▶ _Stated problem_
Print the complete set of entries exactly.

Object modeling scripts
--- Begin ---
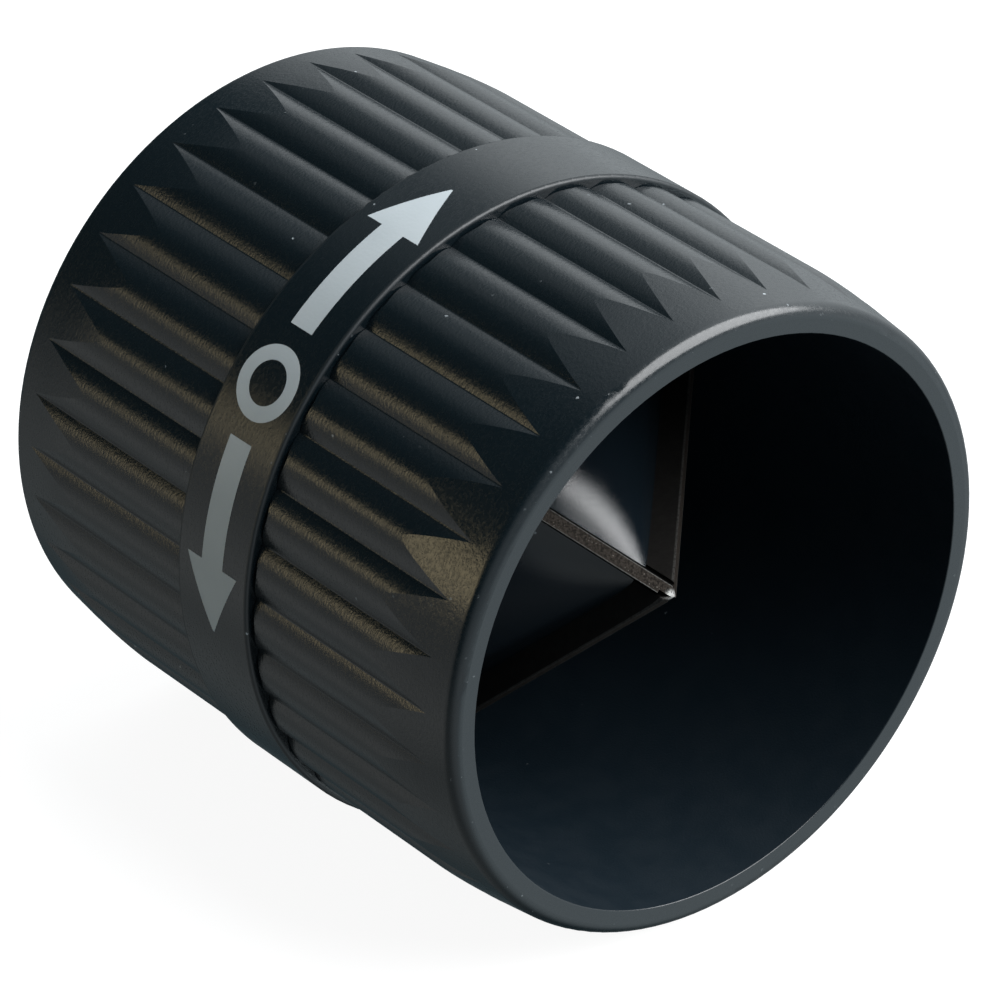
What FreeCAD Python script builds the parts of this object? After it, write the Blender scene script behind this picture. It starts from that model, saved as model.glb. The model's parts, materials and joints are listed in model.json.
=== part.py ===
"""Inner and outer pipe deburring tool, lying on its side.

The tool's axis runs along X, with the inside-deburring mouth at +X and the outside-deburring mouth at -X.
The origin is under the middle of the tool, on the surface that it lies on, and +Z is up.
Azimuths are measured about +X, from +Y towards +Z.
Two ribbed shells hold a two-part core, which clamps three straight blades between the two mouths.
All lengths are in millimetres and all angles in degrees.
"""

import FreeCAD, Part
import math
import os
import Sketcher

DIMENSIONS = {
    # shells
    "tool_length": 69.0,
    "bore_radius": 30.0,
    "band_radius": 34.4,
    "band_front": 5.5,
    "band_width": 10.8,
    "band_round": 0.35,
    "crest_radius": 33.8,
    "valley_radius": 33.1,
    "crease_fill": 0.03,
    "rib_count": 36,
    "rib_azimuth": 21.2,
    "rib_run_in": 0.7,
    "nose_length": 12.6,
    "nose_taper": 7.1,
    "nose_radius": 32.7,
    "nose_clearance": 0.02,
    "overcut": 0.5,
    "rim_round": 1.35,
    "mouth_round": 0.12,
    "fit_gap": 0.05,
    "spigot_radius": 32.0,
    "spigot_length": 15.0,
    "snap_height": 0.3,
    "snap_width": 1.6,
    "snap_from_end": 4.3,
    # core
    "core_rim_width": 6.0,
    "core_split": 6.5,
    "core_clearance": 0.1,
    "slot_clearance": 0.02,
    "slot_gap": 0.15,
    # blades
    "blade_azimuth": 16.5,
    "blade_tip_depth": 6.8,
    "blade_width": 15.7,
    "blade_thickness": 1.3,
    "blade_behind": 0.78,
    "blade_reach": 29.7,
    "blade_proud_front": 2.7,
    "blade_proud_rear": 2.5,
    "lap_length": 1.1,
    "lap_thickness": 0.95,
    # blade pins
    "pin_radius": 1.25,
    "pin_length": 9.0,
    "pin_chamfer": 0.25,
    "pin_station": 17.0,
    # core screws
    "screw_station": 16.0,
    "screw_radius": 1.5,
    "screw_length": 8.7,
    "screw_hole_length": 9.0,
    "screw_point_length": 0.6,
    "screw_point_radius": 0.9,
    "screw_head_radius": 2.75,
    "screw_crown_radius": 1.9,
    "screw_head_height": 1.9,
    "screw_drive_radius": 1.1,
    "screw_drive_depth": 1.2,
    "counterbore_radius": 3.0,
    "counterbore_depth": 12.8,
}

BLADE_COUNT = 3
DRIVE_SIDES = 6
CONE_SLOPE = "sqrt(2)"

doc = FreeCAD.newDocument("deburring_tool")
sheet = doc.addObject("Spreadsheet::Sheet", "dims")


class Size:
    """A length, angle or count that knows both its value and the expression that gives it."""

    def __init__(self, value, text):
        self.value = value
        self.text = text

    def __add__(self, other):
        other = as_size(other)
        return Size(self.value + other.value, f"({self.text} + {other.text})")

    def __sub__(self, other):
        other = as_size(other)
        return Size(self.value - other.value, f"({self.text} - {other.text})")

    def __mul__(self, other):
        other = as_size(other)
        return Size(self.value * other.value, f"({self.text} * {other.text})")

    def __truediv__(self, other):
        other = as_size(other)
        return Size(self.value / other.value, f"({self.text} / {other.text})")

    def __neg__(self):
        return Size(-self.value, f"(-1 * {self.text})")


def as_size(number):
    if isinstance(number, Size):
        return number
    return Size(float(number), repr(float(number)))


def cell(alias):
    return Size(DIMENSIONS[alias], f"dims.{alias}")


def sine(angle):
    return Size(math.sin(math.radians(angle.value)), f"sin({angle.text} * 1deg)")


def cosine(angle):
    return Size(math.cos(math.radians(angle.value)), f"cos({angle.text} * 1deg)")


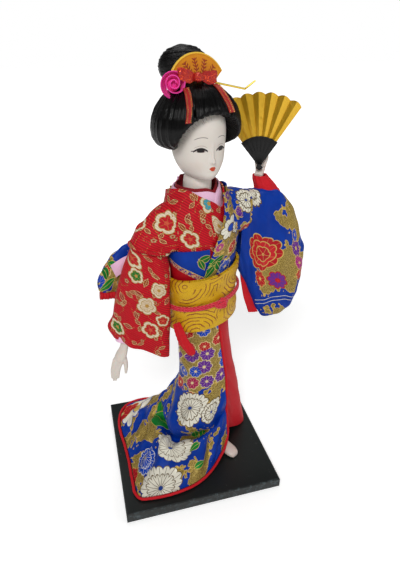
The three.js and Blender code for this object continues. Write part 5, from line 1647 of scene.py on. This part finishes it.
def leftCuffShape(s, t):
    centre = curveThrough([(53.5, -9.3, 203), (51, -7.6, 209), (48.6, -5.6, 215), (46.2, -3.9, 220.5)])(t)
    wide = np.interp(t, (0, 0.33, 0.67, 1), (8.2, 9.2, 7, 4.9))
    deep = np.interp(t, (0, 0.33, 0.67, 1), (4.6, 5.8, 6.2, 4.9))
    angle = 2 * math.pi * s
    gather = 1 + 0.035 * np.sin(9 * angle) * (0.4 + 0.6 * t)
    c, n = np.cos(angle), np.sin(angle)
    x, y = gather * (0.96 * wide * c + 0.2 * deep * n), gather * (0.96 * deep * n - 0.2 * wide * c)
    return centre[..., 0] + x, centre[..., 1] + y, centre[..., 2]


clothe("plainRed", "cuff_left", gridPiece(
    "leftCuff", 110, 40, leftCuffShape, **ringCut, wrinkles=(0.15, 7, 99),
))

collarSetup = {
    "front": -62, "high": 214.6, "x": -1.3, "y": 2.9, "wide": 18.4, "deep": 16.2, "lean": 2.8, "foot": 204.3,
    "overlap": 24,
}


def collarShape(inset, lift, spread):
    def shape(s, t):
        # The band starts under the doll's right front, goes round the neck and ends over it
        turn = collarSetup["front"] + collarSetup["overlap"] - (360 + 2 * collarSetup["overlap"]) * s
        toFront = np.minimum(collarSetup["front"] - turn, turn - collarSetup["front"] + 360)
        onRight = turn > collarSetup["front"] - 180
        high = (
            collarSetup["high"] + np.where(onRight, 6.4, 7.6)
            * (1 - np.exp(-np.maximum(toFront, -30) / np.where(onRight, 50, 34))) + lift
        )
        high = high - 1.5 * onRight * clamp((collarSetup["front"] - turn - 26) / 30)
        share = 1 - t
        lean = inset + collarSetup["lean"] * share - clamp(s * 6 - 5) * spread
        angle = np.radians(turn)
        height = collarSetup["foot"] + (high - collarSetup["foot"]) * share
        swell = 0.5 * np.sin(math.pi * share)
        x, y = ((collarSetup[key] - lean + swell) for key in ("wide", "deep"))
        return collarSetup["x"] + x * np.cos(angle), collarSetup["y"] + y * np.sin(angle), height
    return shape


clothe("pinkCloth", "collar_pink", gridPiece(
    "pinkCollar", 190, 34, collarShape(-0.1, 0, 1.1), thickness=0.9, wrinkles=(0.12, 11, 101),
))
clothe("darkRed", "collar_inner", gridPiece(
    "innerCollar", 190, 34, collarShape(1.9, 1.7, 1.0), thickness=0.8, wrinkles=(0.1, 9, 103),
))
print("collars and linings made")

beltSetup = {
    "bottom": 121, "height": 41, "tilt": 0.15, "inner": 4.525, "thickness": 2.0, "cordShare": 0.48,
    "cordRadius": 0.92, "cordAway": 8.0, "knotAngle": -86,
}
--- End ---
▶ _The solution_
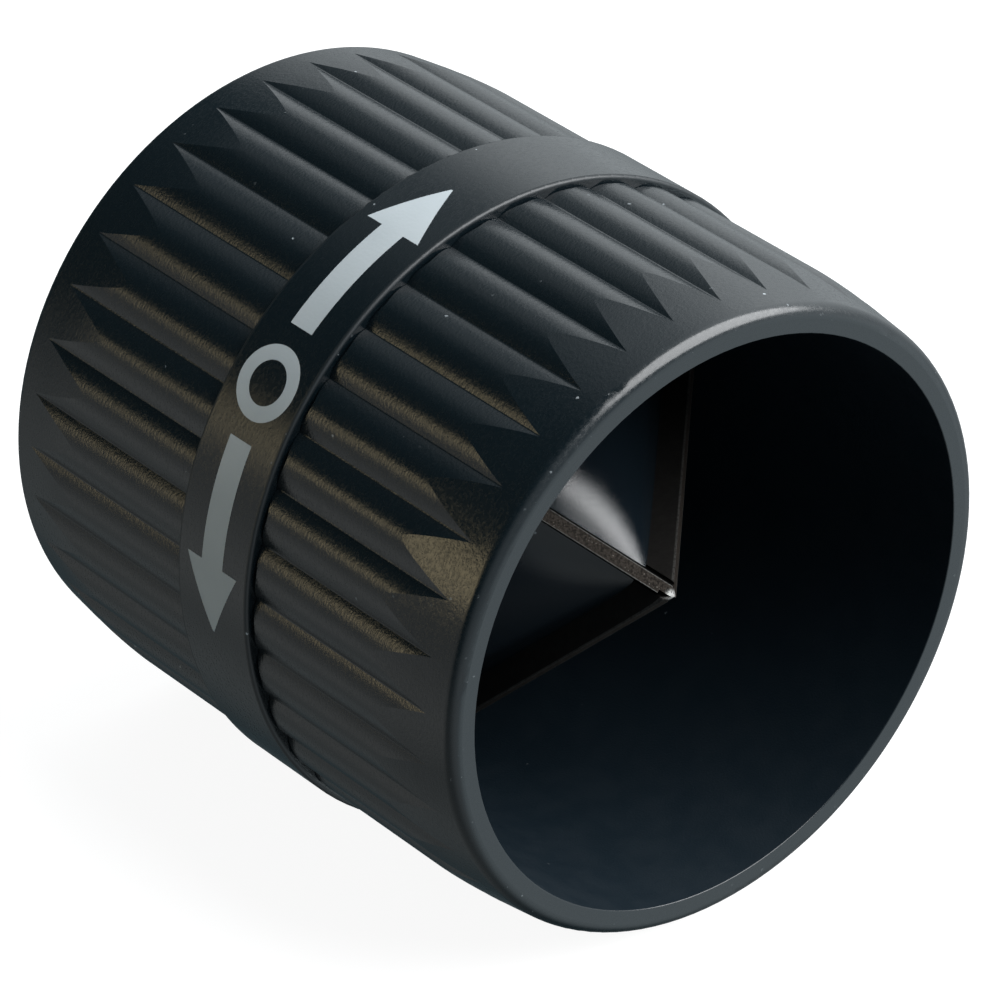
What FreeCAD Python script builds the parts of this object? After it, write the Blender scene script behind this picture. It starts from that model, saved as model.glb. The model's parts, materials and joints are listed in model.json.
=== part.py ===
"""Inner and outer pipe deburring tool, lying on its side.

The tool's axis runs along X, with the inside-deburring mouth at +X and the outside-deburring mouth at -X.
The origin is under the middle of the tool, on the surface that it lies on, and +Z is up.
Azimuths are measured about +X, from +Y towards +Z.
Two ribbed shells hold a two-part core, which clamps three straight blades between the two mouths.
All lengths are in millimetres and all angles in degrees.
"""

import FreeCAD, Part
import math
import os
import Sketcher

DIMENSIONS = {
    # shells
    "tool_length": 69.0,
    "bore_radius": 30.0,
    "band_radius": 34.4,
    "band_front": 5.5,
    "band_width": 10.8,
    "band_round": 0.35,
    "crest_radius": 33.8,
    "valley_radius": 33.1,
    "crease_fill": 0.03,
    "rib_count": 36,
    "rib_azimuth": 21.2,
    "rib_run_in": 0.7,
    "nose_length": 12.6,
    "nose_taper": 7.1,
    "nose_radius": 32.7,
    "nose_clearance": 0.02,
    "overcut": 0.5,
    "rim_round": 1.35,
    "mouth_round": 0.12,
    "fit_gap": 0.05,
    "spigot_radius": 32.0,
    "spigot_length": 15.0,
    "snap_height": 0.3,
    "snap_width": 1.6,
    "snap_from_end": 4.3,
    # core
    "core_rim_width": 6.0,
    "core_split": 6.5,
    "core_clearance": 0.1,
    "slot_clearance": 0.02,
    "slot_gap": 0.15,
    # blades
    "blade_azimuth": 16.5,
    "blade_tip_depth": 6.8,
    "blade_width": 15.7,
    "blade_thickness": 1.3,
    "blade_behind": 0.78,
    "blade_reach": 29.7,
    "blade_proud_front": 2.7,
    "blade_proud_rear": 2.5,
    "lap_length": 1.1,
    "lap_thickness": 0.95,
    # blade pins
    "pin_radius": 1.25,
    "pin_length": 9.0,
    "pin_chamfer": 0.25,
    "pin_station": 17.0,
    # core screws
    "screw_station": 16.0,
    "screw_radius": 1.5,
    "screw_length": 8.7,
    "screw_hole_length": 9.0,
    "screw_point_length": 0.6,
    "screw_point_radius": 0.9,
    "screw_head_radius": 2.75,
    "screw_crown_radius": 1.9,
    "screw_head_height": 1.9,
    "screw_drive_radius": 1.1,
    "screw_drive_depth": 1.2,
    "counterbore_radius": 3.0,
    "counterbore_depth": 12.8,
}

BLADE_COUNT = 3
DRIVE_SIDES = 6
CONE_SLOPE = "sqrt(2)"

doc = FreeCAD.newDocument("deburring_tool")
sheet = doc.addObject("Spreadsheet::Sheet", "dims")


class Size:
    """A length, angle or count that knows both its value and the expression that gives it."""

    def __init__(self, value, text):
        self.value = value
        self.text = text

    def __add__(self, other):
        other = as_size(other)
        return Size(self.value + other.value, f"({self.text} + {other.text})")

    def __sub__(self, other):
        other = as_size(other)
        return Size(self.value - other.value, f"({self.text} - {other.text})")

    def __mul__(self, other):
        other = as_size(other)
        return Size(self.value * other.value, f"({self.text} * {other.text})")

    def __truediv__(self, other):
        other = as_size(other)
        return Size(self.value / other.value, f"({self.text} / {other.text})")

    def __neg__(self):
        return Size(-self.value, f"(-1 * {self.text})")


def as_size(number):
    if isinstance(number, Size):
        return number
    return Size(float(number), repr(float(number)))


def cell(alias):
    return Size(DIMENSIONS[alias], f"dims.{alias}")


def sine(angle):
    return Size(math.sin(math.radians(angle.value)), f"sin({angle.text} * 1deg)")


def cosine(angle):
    return Size(math.cos(math.radians(angle.value)), f"cos({angle.text} * 1deg)")


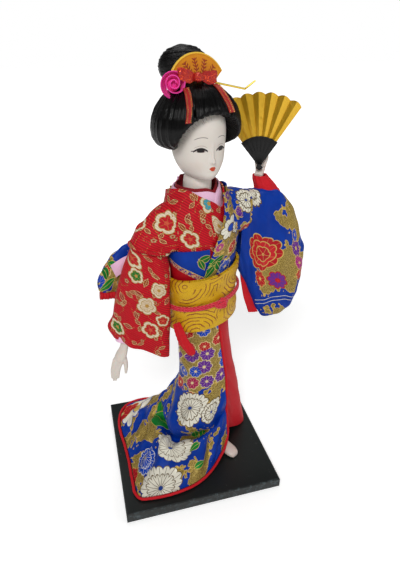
The three.js and Blender code for this object continues. Write part 5, from line 1647 of scene.py on. This part finishes it.
def leftCuffShape(s, t):
    centre = curveThrough([(53.5, -9.3, 203), (51, -7.6, 209), (48.6, -5.6, 215), (46.2, -3.9, 220.5)])(t)
    wide = np.interp(t, (0, 0.33, 0.67, 1), (8.2, 9.2, 7, 4.9))
    deep = np.interp(t, (0, 0.33, 0.67, 1), (4.6, 5.8, 6.2, 4.9))
    angle = 2 * math.pi * s
    gather = 1 + 0.035 * np.sin(9 * angle) * (0.4 + 0.6 * t)
    c, n = np.cos(angle), np.sin(angle)
    x, y = gather * (0.96 * wide * c + 0.2 * deep * n), gather * (0.96 * deep * n - 0.2 * wide * c)
    return centre[..., 0] + x, centre[..., 1] + y, centre[..., 2]


clothe("plainRed", "cuff_left", gridPiece(
    "leftCuff", 110, 40, leftCuffShape, **ringCut, wrinkles=(0.15, 7, 99),
))

collarSetup = {
    "front": -62, "high": 214.6, "x": -1.3, "y": 2.9, "wide": 18.4, "deep": 16.2, "lean": 2.8, "foot": 204.3,
    "overlap": 24,
}


def collarShape(inset, lift, spread):
    def shape(s, t):
        # The band starts under the doll's right front, goes round the neck and ends over it
        turn = collarSetup["front"] + collarSetup["overlap"] - (360 + 2 * collarSetup["overlap"]) * s
        toFront = np.minimum(collarSetup["front"] - turn, turn - collarSetup["front"] + 360)
        onRight = turn > collarSetup["front"] - 180
        high = (
            collarSetup["high"] + np.where(onRight, 6.4, 7.6)
            * (1 - np.exp(-np.maximum(toFront, -30) / np.where(onRight, 50, 34))) + lift
        )
        high = high - 1.5 * onRight * clamp((collarSetup["front"] - turn - 26) / 30)
        share = 1 - t
        lean = inset + collarSetup["lean"] * share - clamp(s * 6 - 5) * spread
        angle = np.radians(turn)
        height = collarSetup["foot"] + (high - collarSetup["foot"]) * share
        swell = 0.5 * np.sin(math.pi * share)
        x, y = ((collarSetup[key] - lean + swell) for key in ("wide", "deep"))
        return collarSetup["x"] + x * np.cos(angle), collarSetup["y"] + y * np.sin(angle), height
    return shape


clothe("pinkCloth", "collar_pink", gridPiece(
    "pinkCollar", 190, 34, collarShape(-0.1, 0, 1.1), thickness=0.9, wrinkles=(0.12, 11, 101),
))
clothe("darkRed", "collar_inner", gridPiece(
    "innerCollar", 190, 34, collarShape(1.9, 1.7, 1.0), thickness=0.8, wrinkles=(0.1, 9, 103),
))
print("collars and linings made")

beltSetup = {
    "bottom": 121, "height": 41, "tilt": 0.15, "inner": 4.525, "thickness": 2.0, "cordShare": 0.48,
    "cordRadius": 0.92, "cordAway": 8.0, "knotAngle": -86,
}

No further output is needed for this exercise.